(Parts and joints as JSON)

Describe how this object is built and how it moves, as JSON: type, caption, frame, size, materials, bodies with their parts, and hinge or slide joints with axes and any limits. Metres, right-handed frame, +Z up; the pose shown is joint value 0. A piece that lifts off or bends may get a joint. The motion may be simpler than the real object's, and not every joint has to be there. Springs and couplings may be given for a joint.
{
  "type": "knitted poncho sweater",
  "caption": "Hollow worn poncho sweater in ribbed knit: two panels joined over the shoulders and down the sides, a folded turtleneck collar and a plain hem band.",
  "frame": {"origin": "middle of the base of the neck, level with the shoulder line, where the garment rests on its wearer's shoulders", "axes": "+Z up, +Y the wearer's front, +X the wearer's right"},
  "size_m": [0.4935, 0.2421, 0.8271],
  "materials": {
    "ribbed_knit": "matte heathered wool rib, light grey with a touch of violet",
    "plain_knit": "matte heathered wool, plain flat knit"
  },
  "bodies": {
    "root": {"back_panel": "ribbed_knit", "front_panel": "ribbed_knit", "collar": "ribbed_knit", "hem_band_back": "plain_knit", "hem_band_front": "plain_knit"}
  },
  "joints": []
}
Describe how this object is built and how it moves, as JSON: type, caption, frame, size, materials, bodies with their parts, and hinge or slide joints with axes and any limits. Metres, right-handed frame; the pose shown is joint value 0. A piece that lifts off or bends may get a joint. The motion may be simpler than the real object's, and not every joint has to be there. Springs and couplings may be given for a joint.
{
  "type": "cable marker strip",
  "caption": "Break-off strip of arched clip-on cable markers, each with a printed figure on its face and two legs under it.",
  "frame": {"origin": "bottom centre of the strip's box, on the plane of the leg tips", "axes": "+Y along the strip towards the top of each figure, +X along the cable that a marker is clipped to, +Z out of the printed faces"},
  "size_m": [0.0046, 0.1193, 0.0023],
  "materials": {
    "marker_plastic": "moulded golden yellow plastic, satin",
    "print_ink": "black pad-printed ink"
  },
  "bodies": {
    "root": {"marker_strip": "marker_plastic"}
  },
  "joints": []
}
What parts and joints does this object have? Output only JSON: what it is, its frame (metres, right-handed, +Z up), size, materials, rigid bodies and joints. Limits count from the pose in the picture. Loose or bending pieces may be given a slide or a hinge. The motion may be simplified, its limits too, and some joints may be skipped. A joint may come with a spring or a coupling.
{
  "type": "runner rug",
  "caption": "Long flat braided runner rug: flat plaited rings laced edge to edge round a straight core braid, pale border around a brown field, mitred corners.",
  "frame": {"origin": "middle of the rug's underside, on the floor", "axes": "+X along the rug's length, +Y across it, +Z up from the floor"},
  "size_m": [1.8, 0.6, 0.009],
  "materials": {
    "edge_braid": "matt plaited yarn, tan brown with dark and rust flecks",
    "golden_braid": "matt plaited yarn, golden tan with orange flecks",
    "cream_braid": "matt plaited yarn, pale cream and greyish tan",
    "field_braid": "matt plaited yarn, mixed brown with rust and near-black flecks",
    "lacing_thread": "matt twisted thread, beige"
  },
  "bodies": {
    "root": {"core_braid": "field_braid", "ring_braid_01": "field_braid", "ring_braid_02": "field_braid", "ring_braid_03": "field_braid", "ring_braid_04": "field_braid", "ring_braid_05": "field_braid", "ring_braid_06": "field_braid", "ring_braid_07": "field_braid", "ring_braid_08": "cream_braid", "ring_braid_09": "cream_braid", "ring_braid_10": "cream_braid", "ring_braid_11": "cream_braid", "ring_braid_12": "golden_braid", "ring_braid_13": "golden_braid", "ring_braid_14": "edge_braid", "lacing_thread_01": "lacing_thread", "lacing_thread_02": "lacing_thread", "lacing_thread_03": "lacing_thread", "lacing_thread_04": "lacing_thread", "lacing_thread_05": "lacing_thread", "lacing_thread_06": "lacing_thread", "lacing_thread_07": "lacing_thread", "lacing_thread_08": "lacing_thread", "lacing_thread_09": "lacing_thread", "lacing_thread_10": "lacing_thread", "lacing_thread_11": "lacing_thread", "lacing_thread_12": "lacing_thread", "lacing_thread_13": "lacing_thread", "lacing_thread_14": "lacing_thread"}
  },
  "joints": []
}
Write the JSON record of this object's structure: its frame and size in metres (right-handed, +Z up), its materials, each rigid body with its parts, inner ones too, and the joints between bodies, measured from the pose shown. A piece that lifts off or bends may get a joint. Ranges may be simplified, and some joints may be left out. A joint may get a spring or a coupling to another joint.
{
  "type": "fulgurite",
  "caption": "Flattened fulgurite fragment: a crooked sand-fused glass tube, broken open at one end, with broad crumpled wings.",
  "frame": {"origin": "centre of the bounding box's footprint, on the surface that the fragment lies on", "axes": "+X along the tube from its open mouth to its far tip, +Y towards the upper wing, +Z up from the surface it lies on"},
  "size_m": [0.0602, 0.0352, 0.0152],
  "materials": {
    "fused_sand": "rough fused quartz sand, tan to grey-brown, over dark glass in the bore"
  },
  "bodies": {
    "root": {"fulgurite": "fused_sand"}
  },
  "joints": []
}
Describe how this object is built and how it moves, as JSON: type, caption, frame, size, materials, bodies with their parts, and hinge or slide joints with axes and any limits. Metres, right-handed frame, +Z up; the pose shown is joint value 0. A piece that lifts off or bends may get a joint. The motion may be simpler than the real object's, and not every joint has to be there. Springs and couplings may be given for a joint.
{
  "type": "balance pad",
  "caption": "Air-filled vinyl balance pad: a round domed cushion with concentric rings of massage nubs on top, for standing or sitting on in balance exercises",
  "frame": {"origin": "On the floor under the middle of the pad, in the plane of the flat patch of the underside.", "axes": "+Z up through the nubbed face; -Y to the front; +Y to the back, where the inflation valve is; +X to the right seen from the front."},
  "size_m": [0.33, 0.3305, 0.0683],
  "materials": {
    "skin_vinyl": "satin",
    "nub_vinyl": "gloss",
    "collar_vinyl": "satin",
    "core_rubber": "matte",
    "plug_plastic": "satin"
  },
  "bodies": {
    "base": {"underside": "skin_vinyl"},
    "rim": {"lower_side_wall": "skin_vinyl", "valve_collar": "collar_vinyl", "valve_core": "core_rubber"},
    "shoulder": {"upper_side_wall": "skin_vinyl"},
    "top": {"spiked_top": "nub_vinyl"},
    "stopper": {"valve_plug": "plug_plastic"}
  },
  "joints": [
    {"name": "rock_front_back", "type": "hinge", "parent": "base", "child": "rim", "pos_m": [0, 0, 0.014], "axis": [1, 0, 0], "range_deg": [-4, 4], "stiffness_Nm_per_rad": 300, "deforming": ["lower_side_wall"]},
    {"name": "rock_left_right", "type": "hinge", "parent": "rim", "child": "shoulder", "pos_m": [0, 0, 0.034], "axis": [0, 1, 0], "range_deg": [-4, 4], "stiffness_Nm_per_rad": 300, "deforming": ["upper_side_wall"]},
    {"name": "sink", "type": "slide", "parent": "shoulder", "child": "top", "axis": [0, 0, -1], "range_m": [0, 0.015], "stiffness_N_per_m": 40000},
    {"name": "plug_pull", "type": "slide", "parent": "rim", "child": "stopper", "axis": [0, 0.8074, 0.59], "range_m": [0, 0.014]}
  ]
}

- SET TASK -
Track down the lines that include the word "rigid" and copy them.

- SOLUTION TO THE EXERCISE -
What parts and joints does this object have? Output only JSON: what it is, its frame (metres, right-handed, +Z up), size, materials, rigid bodies and joints. Limits count from the pose in the picture. Loose or bending pieces may be given a slide or a hinge. The motion may be simplified, its limits too, and some joints may be skipped. A joint may come with a spring or a coupling.
Write the JSON record of this object's structure: its frame and size in metres (right-handed, +Z up), its materials, each rigid body with its parts, inner ones too, and the joints between bodies, measured from the pose shown. A piece that lifts off or bends may get a joint. Ranges may be simplified, and some joints may be left out. A joint may get a spring or a coupling to another joint.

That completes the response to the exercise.